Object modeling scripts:

--------------------------------------------------

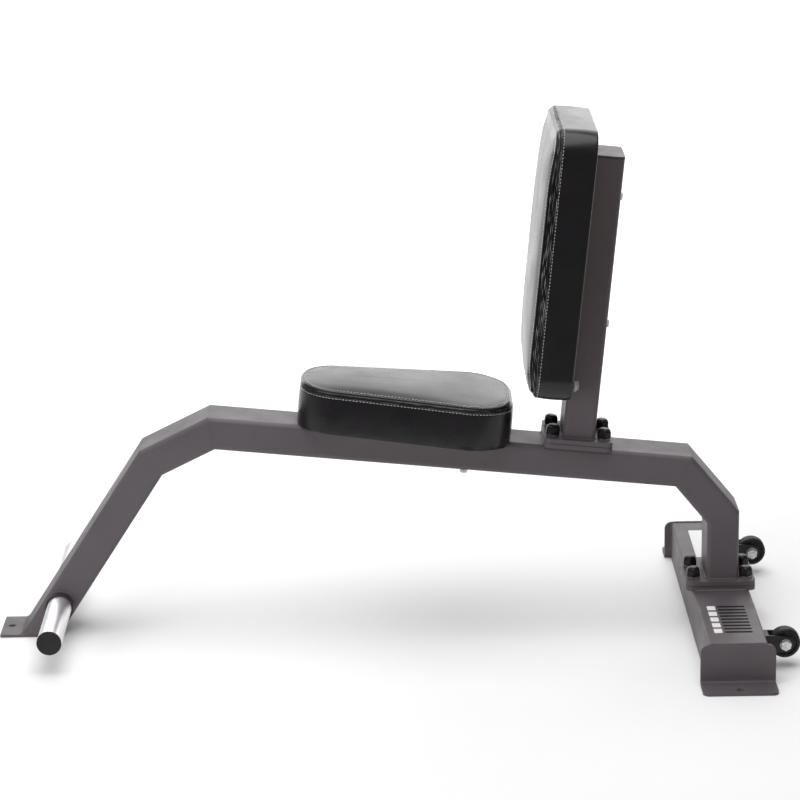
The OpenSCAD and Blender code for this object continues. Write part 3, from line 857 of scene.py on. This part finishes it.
    def puff(self):
        """Inflates the cover between its seams as cloth, then limits how far each point has moved."""
        made = self.object
        rest = [v.co.copy() for v in made.data.vertices]
        held = made.vertex_groups.new(name="held")
        held.add([i for i, tag in enumerate(self.tag_of) if tag in FIXED], 1.0, "REPLACE")
        held.add([i for i, tag in enumerate(self.tag_of) if tag == "band"], 0.6, "REPLACE")
        cloth = made.modifiers.new("cover", "CLOTH")
        settings = cloth.settings
        settings.quality = 6
        settings.mass = 0.4
        settings.tension_stiffness = settings.compression_stiffness = 30
        settings.shear_stiffness = 15
        settings.bending_stiffness = 2
        settings.use_pressure = True
        settings.uniform_pressure_force = PRESSURE
        settings.vertex_group_mass = "held"
        settings.effector_weights.gravity = 0
        for number in range(1, SIM_FRAMES + 1):
            scene.frame_set(number)
        puffed = made.evaluated_get(bpy.context.evaluated_depsgraph_get())
        shifts, first = [], self.tags.index("top")
        for v, start, tag, (k, i) in zip(puffed.to_mesh().vertices, rest, self.tag_of, self.ring_of):
            shift, most = v.co - start, MOST_PUFF.get(tag)
            if tag == "top":
                most *= 1 - self.ends[i][0] * (1 - min((k - first + 0.3) / END_ROWS, 1))
            shifts.append(shift.normalized() * most * math.tanh(shift.length / most) if most else Vector())
        puffed.to_mesh_clear()
        made.modifiers.remove(cloth)
        made.vertex_groups.clear()
        scene.frame_set(1)
        for _ in range(SMOOTH_PASSES):
            shifts = self.smoothed(shifts)
        for v, start, shift in zip(made.data.vertices, rest, shifts):
            v.co = start + shift

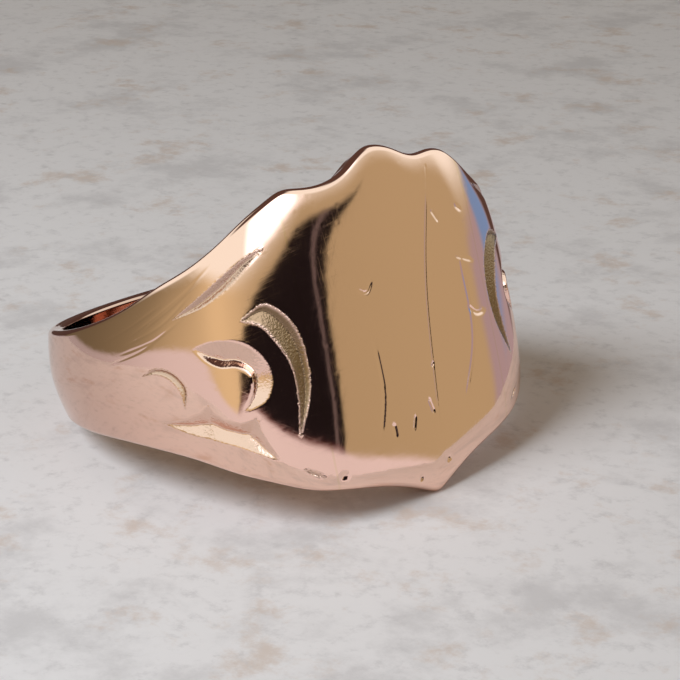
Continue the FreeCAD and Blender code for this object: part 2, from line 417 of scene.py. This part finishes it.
# A field on a grid, blurred by a few passes over its neighbours.
def softened(field, passes):
    for _ in range(passes):
        padded = np.pad(field, 1, mode="edge")
        field = (4 * field + padded[2:, 1:-1] + padded[:-2, 1:-1]
                 + padded[1:-1, 2:] + padded[1:-1, :-2]) / 8
    return field


arcLength = np.concatenate([[0.0], np.cumsum(np.hypot(
    np.diff(planReach * np.cos(np.radians(planAngles))),
    np.diff(planReach * np.sin(np.radians(planAngles)))))])
arcLength -= np.interp(0.0, planAngles, arcLength)


# Distance round the outside from the middle of the face, in mm.
def arcAt(angles):
    return np.interp(angles, planAngles, arcLength)


# A path of (angle, height) laid out flat, as (distance round the outside, height).
def flatPath(path):
    path = np.array(path, dtype=float)
    return np.stack([arcAt(path[:, 0]), path[:, 1]], -1)


# A smooth run of points through a path, by its chord lengths.
def smoothPath(path, count=60):
    path = np.asarray(path, dtype=float)
    steps = np.concatenate([[0], np.cumsum(np.hypot(*np.diff(path, axis=0).T))])
    t = np.linspace(0, steps[-1], count)
    slopes = np.gradient(path, steps, axis=0)
    i = np.clip(np.searchsorted(steps, t, side="right") - 1, 0, len(steps) - 2)
    h = (steps[i + 1] - steps[i])[:, None]
    f = ((t - steps[i]) / h[:, 0])[:, None]
    return ((2 * f ** 3 - 3 * f ** 2 + 1) * path[i] + (f ** 3 - 2 * f ** 2 + f) * h * slopes[i]
            + (3 * f ** 2 - 2 * f ** 3) * path[i + 1] + (f ** 3 - f ** 2) * h * slopes[i + 1])


# Distance of every grid point to a path, and how far along the path it is (0 to 1).
def pathDistance(u, v, path):
    best = np.full(u.shape, 1e9)
    along = np.zeros(u.shape)
    for k in range(len(path) - 1):
        a, b = path[k], path[k + 1]
        d = b - a
        length = d @ d + 1e-12
        t = np.clip(((u - a[0]) * d[0] + (v - a[1]) * d[1]) / length, 0, 1)
        gap = np.hypot(u - a[0] - t * d[0], v - a[1] - t * d[1])
        closer = gap < best
        best = np.where(closer, gap, best)
        along = np.where(closer, (k + t) / (len(path) - 1), along)
    return best, along


def insideOutline(u, v, outline):
    inside = np.zeros(u.shape, dtype=bool)
    for a, b in zip(outline, np.roll(outline, -1, axis=0)):
        crosses = (a[1] > v) != (b[1] > v)
        inside ^= crosses & (u < (b[0] - a[0]) * (v - a[1]) / (b[1] - a[1] + 1e-12) + a[0])
    return inside


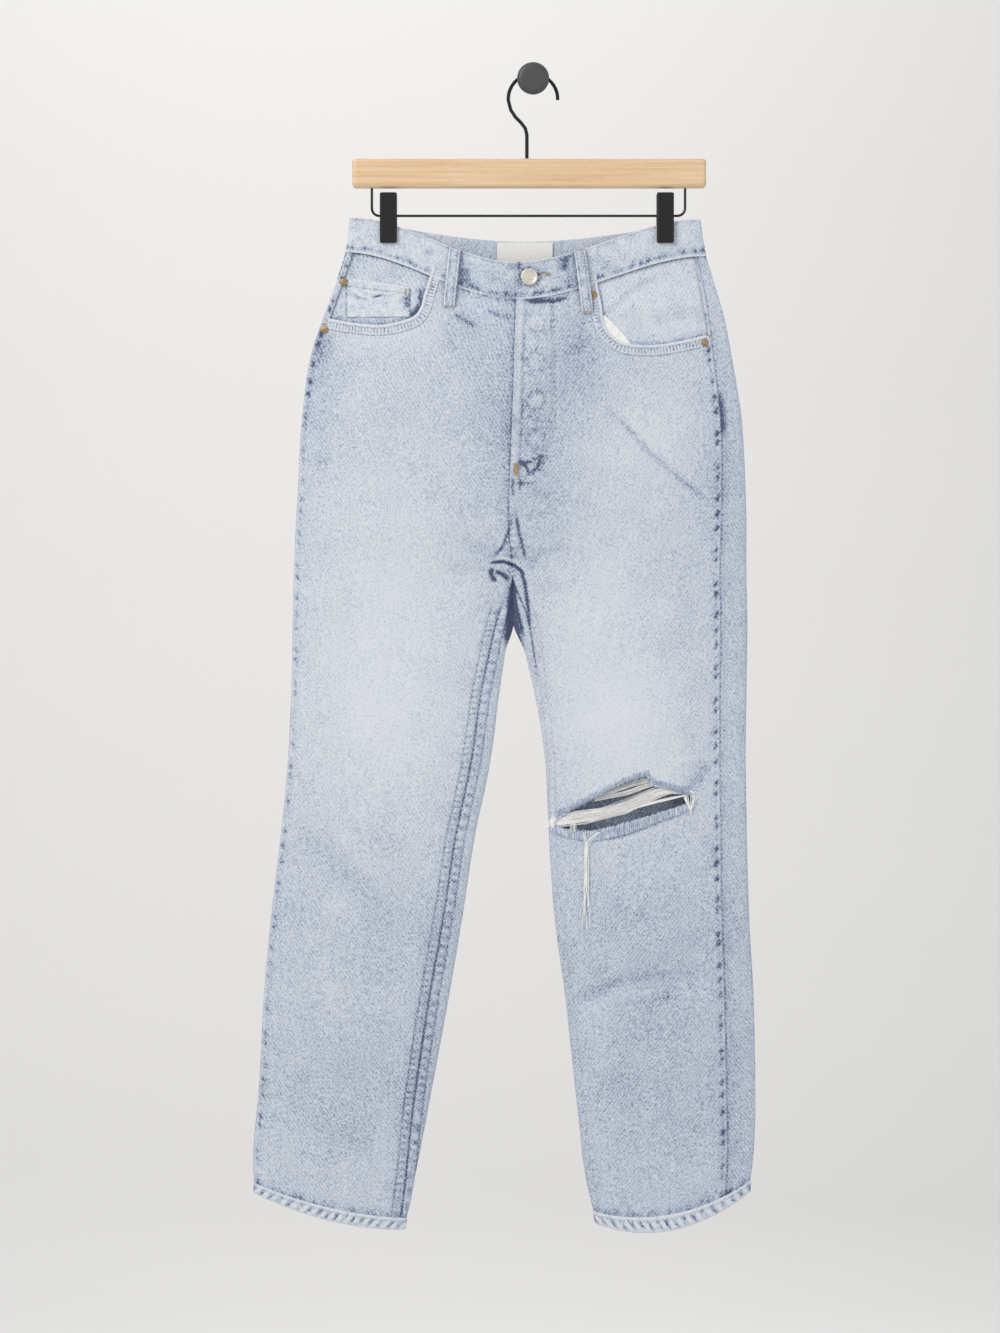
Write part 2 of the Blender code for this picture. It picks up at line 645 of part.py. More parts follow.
def turned(name, profile, group, material, steps=24):
    """Turned piece: a profile of radius and height in metres, down its outer side."""
    mesh = bpy.data.meshes.new(name)
    mesh.from_pydata([(r, 0, h) for r, h in profile], [(i, i + 1) for i in range(len(profile) - 1)], [])
    thing = keep(name, mesh, group, material)
    screw = thing.modifiers.new("turned", "SCREW")
    screw.steps = steps
    screw.render_steps = steps
    screw.use_merge_vertices = True
    screw.merge_threshold = 0.00001
    screw.use_smooth_shade = True
    return thing


def make_metal(parts, brass):
    """Waist button and the pocket rivets, each just off the cloth it is set in."""
    face = on_cloth("left", 1, BUTTON_X, BUTTON_Z, BAND_LIFT + GAP + 0.1 * MM)
    rim = [(BUTTON_RADIUS * a, BUTTON_RISE * b) for a, b in BUTTON_SIDE]
    button = turned("waist_button", rim, parts, brass)
    button.location = face
    button.rotation_euler = (pi / 2, 0, 0)
    for rivet in RIVETS:
        place = on_cloth(rivet.side, 1, rivet.x, rivet.z, 0.0)
        ahead = on_cloth(rivet.side, 1, rivet.x, rivet.z, 1 * MM) - place
        dome = [(RIVET_RADIUS * a, RIVET_RISE * b) for a, b in RIVET_SIDE]
        thing = turned(rivet.name, dome, parts, brass, 16)
        thing.location = place + ahead.normalized() * (GAP + 0.4 * MM + rivet.lift * MM)
        thing.rotation_euler = ahead.to_track_quat("Z", "Y").to_euler()


def strands(name, backing, routes, size, group, material):
    """Threads fused to a narrow backing strip.

    backing is the strip's line of points with one more point than there are strands, and
    normal and width directions; each route is the list of points that one strand follows.
    """
    points, across, deep = backing
    bm = bmesh.new()
    rings = []
    for p in points:
        rings.append([bm.verts.new(p + a + b) for a, b in
                      ((across, deep * 0), (across, deep), (across * 0, deep), (across * 0, deep * 0))])
    roots = []
    for a, b in zip(rings, rings[1:]):
        bm.faces.new((a[0], b[0], b[1], a[1]))
        bm.faces.new((a[1], b[1], b[2], a[2]))
        roots.append(bm.faces.new((a[2], b[2], b[3], a[3])))
        bm.faces.new((a[3], b[3], b[0], a[0]))
    bm.faces.new(rings[0])
    bm.faces.new(list(reversed(rings[-1])))
    for root, route in zip(roots, routes):
        if not route:
            continue
        face = root
        last = root.calc_center_median()
        for k, place in enumerate(route):
            made = bmesh.ops.extrude_discrete_faces(bm, faces=[face])
            face = made["faces"][0]
            heading = (place - last).normalized()
            scale = size[0] if k < len(route) - 1 else size[1]
            side = heading.cross(Vector((0, 1, 0)))
            if side.length < 0.1:
                side = Vector((1, 0, 0))
            side.normalize()
            up = heading.cross(side).normalized()
            corners = list(face.verts)
            middle = sum((v.co for v in corners), Vector()) / 4
            spots = [place + side * sx * scale + up * sy * scale
                     for sx, sy in ((-1, -1), (1, -1), (1, 1), (-1, 1))]
            order = best_match([v.co - middle for v in corners], [s - place for s in spots])
            for vert, spot in zip(corners, order):
                vert.co = place + spot
            last = place
    return from_bmesh(name, bm, group, material)


def best_match(corners, spots):
    """Order the four new corners so that the strand doesn't twist."""
    best = None
    for start in range(4):
        for step in (1, -1):
            order = [spots[(start + step * i) % 4] for i in range(4)]
            off = sum((a.normalized() - b.normalized()).length for a, b in zip(corners, order))
            if best is None or off < best[0]:
                best = (off, order)
    return best[1]


def between(points, t):
    """Point a given way along a line of places, with even steps between them."""
    span = t * (len(points) - 1)
    i = min(int(span), len(points) - 2)
    u = span - i
    return tuple(a + (b - a) * u for a, b in zip(points[i], points[i + 1]))


def behind(x, z, deep=0.0):
    """Point behind the front cloth of the left knee, deep in mm."""
    return on_cloth("left", 1, x, z, -DENIM - (0.5 + deep) * MM)


def weft_routes(stations, count, size, turn):
    """Routes of a bundle of threads, each waving a little in its own way."""
    routes = []
    for i in range(count):
        wave = size * sin(turn * i)
        routes.append([behind(s.x + s.step_x * i + s.wave_x * wave,
                              s.z + s.step_z * i + s.wave_z * wave, s.deep) for s in stations])
    return routes


def make_wefts(parts, cotton):
    """White threads that still cross the hole, in a main and an upper bundle."""
    count = 7
    strip = [behind(25, -776 - 1.6 * i, 1.2) for i in range(count + 1)]
    strands("rip_wefts_main", (strip, Vector((-3 * MM, 0, 0)), Vector((0, 0.8 * MM, 0))),
            weft_routes(MAIN_WEFTS, count, 1.0, 2.3), (0.45 * MM, 0.25 * MM), parts, cotton)
    count = 5
    strip = [behind(129 + 0.3 * i, -729.5 - 1.7 * i, 0.2) for i in range(count + 1)]
    strands("rip_wefts_upper", (strip, Vector((3 * MM, 0, 0)), Vector((0, 0.8 * MM, 0))),
            weft_routes(UPPER_WEFTS, count, 1.0, 1.7), (0.4 * MM, 0.25 * MM), parts, cotton)


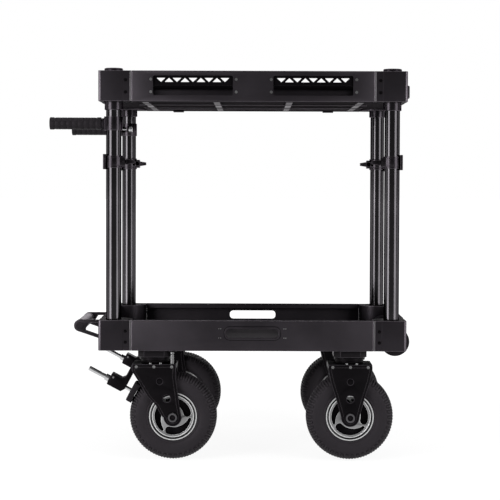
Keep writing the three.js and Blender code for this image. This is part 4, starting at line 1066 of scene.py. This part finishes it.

--------------------------------------------------

What is asked
Extract from the data every line where "scene" shows up.

Problem solution
The OpenSCAD and Blender code for this object continues. Write part 3, from line 857 of scene.py on. This part finishes it.
            scene.frame_set(number)
        scene.frame_set(1)
Continue the FreeCAD and Blender code for this object: part 2, from line 417 of scene.py. This part finishes it.
Keep writing the three.js and Blender code for this image. This is part 4, starting at line 1066 of scene.py. This part finishes it.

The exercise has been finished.